Note that case (iii) implies that \(|\Lambda | > k\) and \(|\Lambda ^{c}| > k\). Now we assign each \(\Lambda \) to a subset \(S(\Lambda )\) by the following rule: Set \(S(\Lambda )\) to be \( \Lambda \) or \(\Lambda ^{c}\) depending case (i) or case (ii). Suppose that \(\Lambda \) satisfies (iii). Since the row vectors of \([u_{1}, ... , u_{k}]\) has the complement property, we have that either \({\mathrm {rank}}\,A_{\Lambda }(u_{1}, ... , u_{k}) = k\) or \({\mathrm {rank}}\,A_{\Lambda ^{c}}(u_{1}, ... , u_{k}) = k\). In this case we set \(S(\Lambda ) = \Lambda \) if \({\mathrm {rank}}\,A_{\Lambda }(u_{1}, ... , u_{k}) = k\), and otherwise set \(S(\Lambda ) = A^{c}\). Let

$$\begin{aligned} \mathcal {S} = \big \{S(\Lambda ): \Lambda \subseteq \{1, ... , n\}\big \}. \end{aligned}$$

Then for each \(\Lambda \) we have either \(S(\Lambda ) = \Lambda \) or \(S(\Lambda ) = \Lambda ^{c}\), \({\mathrm {rank}}\,A_{S(\Lambda )}(u_{1}, ..., u_{k}) = k\) and \(|S(\Lambda )|\ge k+1\).

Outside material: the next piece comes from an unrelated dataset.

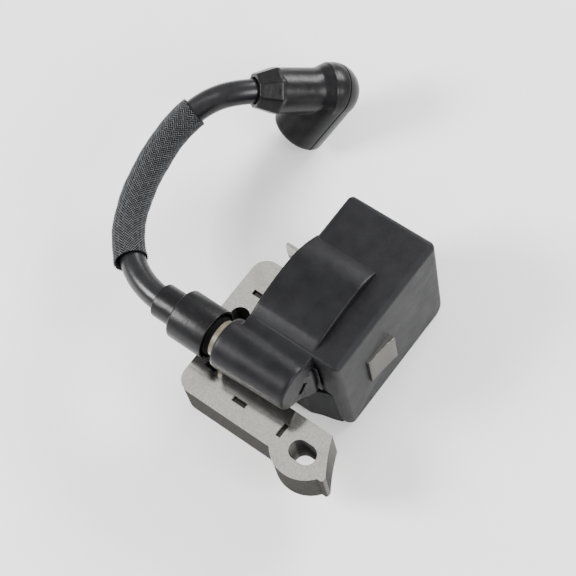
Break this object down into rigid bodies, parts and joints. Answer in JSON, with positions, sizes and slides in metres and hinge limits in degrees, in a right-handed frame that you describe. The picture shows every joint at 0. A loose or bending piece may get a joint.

Let \(U = \text {span}\{u_{1}, ... , u_{k}\}^{\perp }\) and

$$\begin{aligned} \Omega _{\Lambda } = \{u\in U: {\mathrm {rank}}\,A_{S(\Lambda )}(u_{1}, ... u_{k}, u) = k+1\}. \end{aligned}$$

Then by the exact same argument as in the proof of Theorem 4.3, we get that \(\Omega _{\Lambda }\) is open dense in U. The Baire-Category theorem implies that there exists unit vector \(u_{k+1}\in U\) such that \({\mathrm {rank}}\,A_{S(\Lambda )}(u_{1}, ... u_{k}, u_{k+1}) = k+1\) for every subset \(\Lambda \subseteq \{1, ... , n\}\). This shows that the row vectors of the matrix \([u_{1}, ... , u_{k}, u_{k+1}]\) has the complementary property, and hence \(span\{u_{1}, .., u_{k}, u_{k+1}\}\) is a PR-subspace with respect to the orthonormal basis \(\{e_{1}, ... , e_{n}\}\), which contradicts the maximality of M. \(\square \)

Finally, let us examine the general basis case. Let \(\mathcal {F} = \{f_{1}, ..., f_{n}\}\) be a basis for \(\mathbb {R}^{n}\), and \(\mathcal {F^{*}} = \{f_{1}^{*}, ..., f_{n}^{*}\}\) be its dual basis. Let T be the invertible matrix such that \(f_{i} = Te_{i}\) for all i, where \(\mathcal {E} = \{e_{1}, ... , e_{n}\}\) be the standard orthonormal basis for \(\mathbb {R}^{n}\). We observe the following facts:

1. (i)

   M is a PR-subspace with respect to \(\mathcal {F}\) if and only if \(T^{t}M\) is a PR-subspace with respect to \(\mathcal {E}\).

2. (ii)

   The dual basis of \(\mathcal {F}\) is \(\mathcal {F}^{*} = \{(T^{-1})^{t}T^{-1}e_{i}\}_{i=1}^{n}\), i.e., \(f_{i}^{*} = (T^{-1})^{t}T^{-1}e_{i}\).

3. (iii)

   The coordinate vector of x with respect to the basis \(\mathcal {F}^{*}\) is the same as the coordinate vector of \(T^{t}x\) with respect to the basis \(\mathcal {E}\).

Based on the above observations we summarize the main results of this section in the following theorem:

Theorem 4.5

Let \(\mathcal {F} = \{f_{1}, ..., f_{n}\}\) be a basis for \(\mathbb {R}^{n}\), and \(\mathcal {F}^{*}= \{f_{1}^{*}, ..., f_{n}^{*}\}\) be its dual basis. Then we have

1. (i)

   If M is a k-dimensional PR-subspace with respect to \(\mathcal {F}\), then \(|\text {supp}_{\mathcal {F}^{*}}(x)| \ge k\) for any nonzero vector \(x\in M\). Consequently, M is maximal if there exists a vector \(x\in M\) such that \(|\text {supp}_{\mathcal {F}^{*}}(x)| = k\).

2. (ii)

   For any vector \(x\in \mathbb {R}^{n}\) such that \(|\text {supp}_{\mathcal {F}^{*}}(x)| = k\), there exists a k-dimensional maximal PR-subspace M with respect to \(\mathcal {F}\) such that \(x\in M\).

3. (iii)

   If \(k < [(n+1)/2]\) and M is a k-dimensional PR-subspace with respect to \(\mathcal {F}\), then M is maximal if and only if there exists a vector \(x\in M\) such that \(|\text {supp}_{\mathcal {F}^{*}}(x)| = k\).